The main goals of the Committee are to create favorable conditions for the employment of qualified managers in the Company and incentives for their effective work, as well as to improve the corporate governance system and keep it within best international practice.

In 2011, the Committee reviewed and presented to the Board of Directors recommendations on the following key matters:

  • Candidacy of senior managers and members of OAO TMK management bodies;
  • Key performance indicators for executives and directors of TMK’s main business units in accordance with established areas of responsibility and the conditions set forth in personal contracts;
  • Incentive program for executives and directors of TMK’s main business units;
  • TMK’s Code of Corporate Management;
  • TMK’s HR Strategy 2020;
  • Implementation of TMK’s HR policy;
  • Corporate structure, management system, and social policy of the Company’s divisions and special-purpose facilities;
  • Key indicators of the number of employees and salary for TMK’s 2012 budget calculation;
  • Personnel changes at TMK Oilfield Services and Trade House TMK.
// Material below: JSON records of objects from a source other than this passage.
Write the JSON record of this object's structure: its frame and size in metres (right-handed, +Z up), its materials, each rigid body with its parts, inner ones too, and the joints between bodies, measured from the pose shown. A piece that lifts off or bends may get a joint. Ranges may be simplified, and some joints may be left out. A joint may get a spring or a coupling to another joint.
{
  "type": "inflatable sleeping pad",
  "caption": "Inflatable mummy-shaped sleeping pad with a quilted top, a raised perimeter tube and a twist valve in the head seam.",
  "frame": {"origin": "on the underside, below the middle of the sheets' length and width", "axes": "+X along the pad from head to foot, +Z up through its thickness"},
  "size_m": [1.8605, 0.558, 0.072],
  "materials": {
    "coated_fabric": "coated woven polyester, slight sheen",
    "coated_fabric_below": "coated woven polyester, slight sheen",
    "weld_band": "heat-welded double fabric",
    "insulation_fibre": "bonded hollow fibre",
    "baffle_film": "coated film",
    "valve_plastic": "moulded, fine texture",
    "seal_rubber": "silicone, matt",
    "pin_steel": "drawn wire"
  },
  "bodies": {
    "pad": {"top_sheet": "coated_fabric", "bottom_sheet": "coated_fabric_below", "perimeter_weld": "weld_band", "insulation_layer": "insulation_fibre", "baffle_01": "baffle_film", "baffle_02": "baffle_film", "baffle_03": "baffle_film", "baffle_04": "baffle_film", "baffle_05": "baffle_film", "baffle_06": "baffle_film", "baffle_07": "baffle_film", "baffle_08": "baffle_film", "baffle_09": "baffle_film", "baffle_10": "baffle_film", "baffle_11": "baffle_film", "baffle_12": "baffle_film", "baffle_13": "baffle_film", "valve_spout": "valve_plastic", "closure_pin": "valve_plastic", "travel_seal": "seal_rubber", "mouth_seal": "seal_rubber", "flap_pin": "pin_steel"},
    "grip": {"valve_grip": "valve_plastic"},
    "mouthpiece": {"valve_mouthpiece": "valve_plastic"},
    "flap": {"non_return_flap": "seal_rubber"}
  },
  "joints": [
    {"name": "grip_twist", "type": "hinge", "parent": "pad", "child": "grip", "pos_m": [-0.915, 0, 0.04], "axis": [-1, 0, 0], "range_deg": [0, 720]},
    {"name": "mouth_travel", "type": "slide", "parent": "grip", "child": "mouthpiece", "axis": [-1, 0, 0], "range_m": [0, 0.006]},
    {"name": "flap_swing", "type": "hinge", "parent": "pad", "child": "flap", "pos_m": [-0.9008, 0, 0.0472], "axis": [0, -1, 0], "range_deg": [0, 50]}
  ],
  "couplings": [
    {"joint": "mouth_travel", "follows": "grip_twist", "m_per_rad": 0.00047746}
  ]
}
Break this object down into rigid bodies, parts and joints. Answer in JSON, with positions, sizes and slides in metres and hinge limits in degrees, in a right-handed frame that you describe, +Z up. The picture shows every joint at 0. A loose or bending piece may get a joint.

Strategic Development Committee

On June 28, 2011, there was a change in the composition of the Strategic Development Committee: M. Alekseev joined the Committee since J. Marous due to his appointment to an executive position at the Company.

Shokhin, A.N. Chairman of the Committee, independent director
Alekseev, M. Yu. Member of the Committee, independent director
Shiryaev, A.G. Member of the Committee, CEO and President, Chairman of the Management Board

The Committee’s tasks are to develop recommendations on issues concerning the formulation of the Company’s business priorities and its development strategy, as well as to present these recommendations to the Board of Directors.

In 2011, the Committee reviewed and presented to the Board of Directors recommendations on the following key matters:

  • Fulfillment of metal usage and quality indicators by TMK facilities;
  • TMK’s Business Plan 2011-2015;
  • TMK’s Investment Program projects for 2012;
  • TMK’s anti-corruption activities;
  • Recommendations on M&A transactions, sales of assets and establishment of joint enterprises.